C’est déjà dimanche, après Rämmen, dans Lesjöfors, sur un bel enchainement devant une ferme typique, on trouve que les 3 premiers attaquent fort alors que l’on pensait qu’ils n’avaient qu’à « rentrer » les écarts étant trop importants. On apprendra ensuite les crevaisons des équipages Ford. C’est l’heure de la dernière spéciale : la power stage sur laquelle il a fallu se rendre rapidement. Sur la route, 2 WRCs sont arrêtés sur le bas-côté, on décide de s’arrêter. Henning Solberg termine ses changements de roues, une occasion de le féliciter de ses beaux passages qui nous régalent du le bord de la route, il répond poliment, mais c’est quand on évoque sa bataille avec Loeb que ses yeux pétillent : « ça c’est bon ça ! ». Juste derrière c’est le tandem Loeb/Elena qui monte des pneus neufs sur la DS3. Quand je demande à Loeb si ça va être la grosse attaque dans la power stage pour choper les 3 points, on sent qu’il a hâte de terminer se rallye et répond agacé : « Il y a 90% de chances de crever dans cette spéciale si tu attaques ! ». De l’intox ! Puisque le français a effectué le meilleur temps !

Au bord de la power stage, on se retrouve tout juste à côté du père de Jari-Matti qui est impatient de voir arriver son fils. On espère que le finlandais ne commettra pas de boulette comme il a pu faire par le passé. En attendant, on apprécie les passages : le vol de Nasser Al-Attiyah, le passage étonnamment très prudent de Novikov. C’est là que l’on prend conscience de la très bonne course du Russe sur lequel Loeb n’a pu revenir. C’est le tour de l’arrivée de Jari-Matti Latvala, son père est soulagé et lève le pousse. L’image que je retiendrais, c’est Petter Solberg qui saute dans les bras de JML. Une longue etreinte, le norvégien semble sincèrement heureux de la victoire de son co-équipier. Quel plaisir de vivre ces moments après avoir pu observer ces autos sur les spéciales ! La passion, la passion !! Ce long moment que passe Latvala & Antilla bras levés sur le capot de la Fiesta est aussi très spécial. J’observe Jari-Matti qui se relâche et profite pleinement de sa victoire. Son regard échappe à la bousculade autour de la Fiesta, il est sur son nuage.

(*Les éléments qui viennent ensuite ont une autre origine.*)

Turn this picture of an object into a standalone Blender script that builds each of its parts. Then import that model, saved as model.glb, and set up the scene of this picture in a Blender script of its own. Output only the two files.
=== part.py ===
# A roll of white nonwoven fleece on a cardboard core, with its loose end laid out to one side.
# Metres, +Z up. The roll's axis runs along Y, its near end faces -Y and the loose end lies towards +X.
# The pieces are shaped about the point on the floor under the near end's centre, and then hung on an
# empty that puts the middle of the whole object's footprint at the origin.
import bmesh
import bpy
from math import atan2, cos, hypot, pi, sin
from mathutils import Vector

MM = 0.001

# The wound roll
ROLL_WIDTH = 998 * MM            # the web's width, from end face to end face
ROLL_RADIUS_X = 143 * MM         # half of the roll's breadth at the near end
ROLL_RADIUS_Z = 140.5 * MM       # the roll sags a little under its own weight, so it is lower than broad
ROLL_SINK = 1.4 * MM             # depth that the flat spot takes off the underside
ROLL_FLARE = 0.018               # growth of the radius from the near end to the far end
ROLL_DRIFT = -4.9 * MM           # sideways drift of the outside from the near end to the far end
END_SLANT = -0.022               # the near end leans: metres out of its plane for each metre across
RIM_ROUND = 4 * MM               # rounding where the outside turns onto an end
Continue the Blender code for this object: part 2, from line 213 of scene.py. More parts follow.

On file vite vers le parc pour la dernière assistance du rallye avant le podium. Chez Ford, on prépare, non pas le champagne mais un espèce de cidre pour accueillir la Fiesta victorieuse ! La Fiesta arrive, tout le monde applaudi, une fois de plus Petter félicite Jari-Matti, le finlandais fait le tour de l’équipe avec une énorme banane. Je profite de la chance d’être là pour le féliciter : il est heureux et soulagé après sa dernière crevaison qui aurait pu tout faire basculer. Tout juste le temps de féliciter toute l’équipe que l’assistance est déjà terminée. L’équipage doit conduire l’auto jusqu’au podium à presque 1 heure de route, les hommes sont déjà en train de démonter les installations. Les bouteilles ayant arrosé la Fiesta trainent, on décide de s’en occuper pour un dernier cliché avant de quitter la Suède.

Quel rallye ! Quel plaisir de voir ces autos en glisse, de voir des passages à des vitesses inimaginables, d’apprécier ces coups de volant (je parle pas forcément de Nobré là !) sur une surface si spécifique. Quel plaisir de partager ça avec les amis. Quel plaisir que d’entendre ces moteurs hurler au fond des bois en attendant le passage de feu les pieds dans la neige. Quel plaisir que de vivre ces moments de passion au plus près des équipes qui mettent tout en œuvre pour la victoire ! Quelle passion !!!